In Smart Collaboration: How Professionals and Their Firms Succeed by Breaking Down Silos, Heidi Gardner explains how leaders in almost organization can establish or strengthen a workplace culture within which smart collaboration is most likely to thrive.
As she explains, an organization’s greatest asset is the expertise of its key people. “The most important challenge faced by any such organization is bringing that collective expertise to bear on the problems that, increasingly, are so complicated and so sophisticated that no single expert – no matter how smart or hardworking – is in a position to solve them.”
What’s needed are interdisciplinary teams of experts who “work together to integrate their separate knowledge bases and skill sets to forge coherent, unified solutions. They have to collaborate, in efficient and effective ways. I call this smart collaboration.”
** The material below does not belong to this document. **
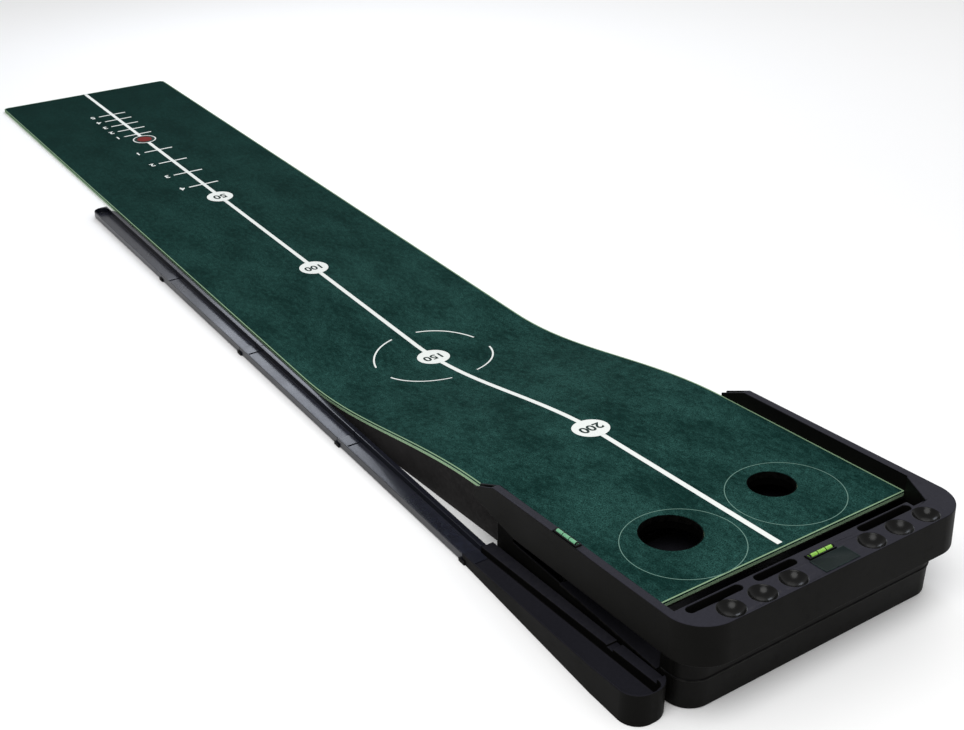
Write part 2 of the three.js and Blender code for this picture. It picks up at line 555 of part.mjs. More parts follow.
function rampWedge() {
  const under = (y, drop) => deckZ(y) - GAP - drop;
  const underDeck = (y) => deckPlaneZ(y) + DECK_LOW - RAMP_DECK_GAP;
  const joinY = DECK_END_Y + OVER;
  const outerTop = rampSteps(RAMP_TIP_Y, joinY, 18).map((y) => [y, Math.max(under(y, 0), OVER)]);
  const outer = across([...outerTop, [joinY, underDeck(joinY)], [RAMP_NEAR_Y, underDeck(RAMP_NEAR_Y)],
    [RAMP_NEAR_Y, 0], [RAMP_TIP_Y, 0]], -RAMP_HALF_FAR, RAMP_HALF_FAR)
    .intersect(prism(rampPlan(0), -OVER, SKY));
  const hollowY = RAMP_TIP_Y - RAMP_HOLLOW;
  const hollowTop = rampSteps(hollowY, joinY + RAMP_WALL, 14).map((y) => [y, under(y, RAMP_WALL)]);
  const hollowNear = RAMP_NEAR_Y + RAMP_WALL;
  const hollow = across([...hollowTop, [joinY, underDeck(joinY) - RAMP_WALL],
    [hollowNear, underDeck(hollowNear) - RAMP_WALL], [hollowNear, -OVER], [hollowY, -OVER]],
  -RAMP_HALF_FAR, RAMP_HALF_FAR).intersect(prism(rampPlan(RAMP_WALL), -2 * OVER, SKY));
  let wedge = outer.subtract(hollow);
  for (const x of [-RAMP_RIB_X, RAMP_RIB_X]) {
    const half = RAMP_RIB_T / 2;
    wedge = wedge.add(outer.intersect(box(x - half, x + half, RAMP_NEAR_Y, RAMP_TIP_Y, -OVER, SKY)));
  }
  return wedge;
}
const rampGroup = new THREE.Group();
addMesh(rampGroup, 'ramp_shell', rampWedge(), RAMP_BROWN);

// ---- ball track ----
// Section of the track in X and Z: outer wall, channel, inner wall and the flange beside the turf.
const TRACK_IN = TRACK_OUT + TRACK_W;
const CHANNEL_LEFT = TRACK_OUT + TRACK_WALL;
const CHANNEL_RIGHT = CHANNEL_LEFT + CHANNEL_W;
const TRACK_TOP = TRACK_LIFT + TRACK_H;
const TRACK_FLOOR_Z = TRACK_LIFT + TRACK_FLOOR;
const TRACK_SECTION = [
  [TRACK_OUT, TRACK_LIFT], [TRACK_IN, TRACK_LIFT], [TRACK_IN, TRACK_FLOOR_Z],
  [CHANNEL_RIGHT + TRACK_WALL + TRACK_WALL_DRAFT, TRACK_FLOOR_Z], [CHANNEL_RIGHT + TRACK_WALL, TRACK_TOP],
  [CHANNEL_RIGHT, TRACK_TOP], [CHANNEL_RIGHT, TRACK_FLOOR_Z], [CHANNEL_LEFT, TRACK_FLOOR_Z],
  [CHANNEL_LEFT, TRACK_TOP], [TRACK_OUT, TRACK_TOP],
];

// The plug reaches back into the piece before it, just above that piece's channel floor.
function tongue(y) {
  const z0 = TRACK_FLOOR_Z + GAP;
  const z1 = z0 + TONGUE_T;
  const root = box(CHANNEL_LEFT, CHANNEL_RIGHT, y, y + TONGUE_ROOT, TRACK_FLOOR_Z - OVER, z1);
  const blade = box(CHANNEL_LEFT + GAP, CHANNEL_RIGHT - GAP, y - TONGUE_L, y + TONGUE_ROOT, z0, z1);
  return root.add(blade);
}

// The last section's far end is closed and rounded, and stands on a small foot.
function closedEnd(section, near, far) {
  const wallRight = CHANNEL_RIGHT + TRACK_WALL;
  const outline = roundedOutline(TRACK_OUT, TRACK_IN, near, far, 0, TRACK_END_R);
  const inner = roundedOutline(CHANNEL_LEFT, CHANNEL_RIGHT, near, far - TRACK_WALL, 0,
    TRACK_END_R - TRACK_WALL - TRACK_WALL_DRAFT);
  const block = box(TRACK_OUT, wallRight, far - TRACK_END_R, far, TRACK_LIFT, TRACK_TOP);
  const footX = TRACK_OUT + TRACK_END_R;
  const footY = far - TRACK_END_FOOT;
  return section.add(block.subtract(prism(inner, TRACK_FLOOR_Z, SKY)))
    .intersect(prism(outline, 0, SKY))
    .add(box(footX, footX + COUPLER_L, footY, footY + COUPLER_L, 0, TRACK_LIFT + OVER));
}

function trackSection(length, last) {
  const body = along(TRACK_SECTION, TRACK_JOINT_GAP, length);
  return (last ? closedEnd(body, 0, length) : body).add(tongue(TRACK_JOINT_GAP));
}

// Foot under each joint, with a small clip up the outer wall.
function coupler() {
  const half = COUPLER_L / 2;
  const clipOut = TRACK_OUT - CLIP_GAP - CLIP_T;
  const clip = box(clipOut, TRACK_OUT - CLIP_GAP, -half, half, 0, TRACK_H / 2);
  return box(clipOut, TRACK_IN, -half, half, 0, COUPLER_T).add(clip);
}

const trackGroup = new THREE.Group();
for (let i = 0; i < TRACK_SECTIONS; i += 1) {
  const last = i === TRACK_SECTIONS - 1;
  const length = last ? TRACK_LAST_L : TRACK_SECTION_L;
  const joint = TRACK_NEAR + i * TRACK_SECTION_L;
  addMesh(trackGroup, `track_section_${i + 1}`, trackSection(length, last), TRACK_BLUE).position.y = joint;
  addMesh(trackGroup, `track_coupler_${i + 1}`, coupler(), DARK).position.y = joint;
}

// ---- collector ----
// Its walls and channel floor climb toward the near end, and its outer wall flares out.
function collector() {
  const far = TRACK_NEAR;
  const near = COLLECTOR_NEAR;
  const left = TRACK_OUT - COLLECTOR_FLARE;
  const right = BASE_LEFT - WALL - OVER - GAP;
  const r = Math.min(COLLECTOR_CORNER_R, (right - left) / 2 - OVER);
  const flareY = near + r + COLLECTOR_STRAIGHT;
  const outline = new THREE.Shape();
  outline.moveTo(TRACK_OUT, far);
  outline.lineTo(left, flareY);
  outline.absarc(left + r, near + r, r, Math.PI, Math.PI * 1.5);
  outline.absarc(right - r, near + r, r, Math.PI * 1.5, Math.PI * 2);
  outline.lineTo(right, far);
  const pocketR = COLLECTOR_POCKET_R;
  const pocketX = CHANNEL_RIGHT + COLLECTOR_POCKET_W - pocketR;
  const channelOutline = new THREE.Shape();
  channelOutline.moveTo(CHANNEL_LEFT, far + OVER);
  channelOutline.lineTo(left + TRACK_WALL, flareY);
  channelOutline.absarc(left + r, near + r, r - TRACK_WALL, Math.PI, Math.PI * 1.5);
  channelOutline.absarc(pocketX, near + TRACK_WALL + pocketR, pocketR, Math.PI * 1.5, Math.PI * 2);
  channelOutline.lineTo(CHANNEL_RIGHT, far + OVER);
  // All between a line that climbs from the far end to the near end and a level edge.
  const climb = (farZ, rise, edgeZ, fromX) => across([[far + OVER, farZ],
    [near - OVER, TRACK_LIFT + rise], [near - OVER, edgeZ], [far + OVER, edgeZ]], fromX, right + OVER);
  const walls = climb(TRACK_TOP, COLLECTOR_H, -OVER, left - OVER);
  const aboveInner = climb(TRACK_TOP, COLLECTOR_INNER_H, SKY, CHANNEL_RIGHT)
    .intersect(box(CHANNEL_RIGHT, right + OVER, near + COLLECTOR_END_WALL, far + OVER, 0, SKY));
  const aboveFloor = climb(TRACK_FLOOR_Z, COLLECTOR_FLOOR, SKY, left - OVER);
  const notch = COLLECTOR_NOTCH;
  return prism(outline, 0, SKY, 12).intersect(walls)
    .subtract(aboveInner)
    .subtract(prism(channelOutline, 0, SKY, 12).intersect(aboveFloor))
    .subtract(box(CHANNEL_RIGHT - OVER, right + OVER, near + notch.from, near + notch.to, notch.z, SKY))
    .subtract(box(left - OVER, right + OVER, far - COUPLER_L / 2 - GAP, far + OVER, -OVER, COUPLER_T + GAP))
    .subtract(box(CHANNEL_LEFT, CHANNEL_RIGHT, far - TONGUE_L - OVER, far + OVER, TRACK_FLOOR_Z, SKY));
}
addMesh(trackGroup, 'collector', collector(), TRACK_BLUE);

// ---- assembly: origin at the middle of the footprint ----
const object = new THREE.Group();
const NEAR_EDGE = trayPoint(0, -SHELF_NEAR, -SKIRT_DROP).y;
const LEFT_EDGE = TRACK_OUT - COLLECTOR_FLARE;
const assembly = new THREE.Group();
assembly.position.set(-(LEFT_EDGE + TRAY_HALF) / 2, -(NEAR_EDGE + MAT_FAR) / 2, 0);
assembly.add(mat, trayGroup, baseGroup, rampGroup, trackGroup);
object.add(assembly);

export default object;
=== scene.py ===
"""Practice putting mat: printed turf on a ramp and a tilted tray, with its ball return.

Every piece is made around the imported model, in metres, with +Z up and the holes toward -Y.
"""
import json
import math

import bmesh
import bpy
import numpy as np
from mathutils import Matrix, Vector


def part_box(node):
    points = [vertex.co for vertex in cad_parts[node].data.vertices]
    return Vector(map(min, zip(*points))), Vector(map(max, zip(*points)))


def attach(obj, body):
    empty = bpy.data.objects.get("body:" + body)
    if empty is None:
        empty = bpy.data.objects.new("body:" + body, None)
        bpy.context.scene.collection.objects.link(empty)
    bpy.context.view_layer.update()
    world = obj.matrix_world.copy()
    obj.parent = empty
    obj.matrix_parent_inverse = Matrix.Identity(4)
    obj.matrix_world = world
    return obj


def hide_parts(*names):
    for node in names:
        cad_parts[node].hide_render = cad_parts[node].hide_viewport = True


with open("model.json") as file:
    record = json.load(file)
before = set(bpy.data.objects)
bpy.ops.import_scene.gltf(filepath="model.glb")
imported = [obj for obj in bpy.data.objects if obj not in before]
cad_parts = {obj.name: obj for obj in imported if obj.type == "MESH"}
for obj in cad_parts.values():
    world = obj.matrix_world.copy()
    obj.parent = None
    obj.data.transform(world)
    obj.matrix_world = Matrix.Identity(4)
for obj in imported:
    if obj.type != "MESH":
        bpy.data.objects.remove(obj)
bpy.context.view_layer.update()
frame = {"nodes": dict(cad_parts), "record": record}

bl_info = {
    "name": "Practice Putting Mat",
    "version": (1, 0, 0),
    "blender": (4, 5, 0),
    "location": "3D View > Sidebar > Putting Mat",
    "description": "Builds a putting mat with a raised tray, two holes and a ball return track",
    "category": "Object",
}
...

I cannot recall a prior time when there was greater need for smart collaboration because I cannot recall a prior time when the global marketplace was more volatile, more uncertain, more complex, and more ambiguous than it is now.
These are among the major benefits of smart collaboration:
o Clients/customers gain access to the best experts to solve the toughest problems.
o They gain a deeper understanding of their own business.
o Smart collaboration enables global reach and impact.
o It fosters innovation.
o It leads to high-quality results and mitigates risks.
o Peer collaboration signals an organization’s collaborative commitment and capacity.
o Smart collaboration leads to consistency in service levels
o It promotes simplicity and eliminates waste.
o It fosters responsiveness.
o It increases efficiency.
o It builds strong bonds.
I also highly recommend Collaboration in which Morten Hansen explains how “disciplined collaboration” can help leaders to avoid or free themselves from various traps, create unity of commitment and effort, and “reap big results.”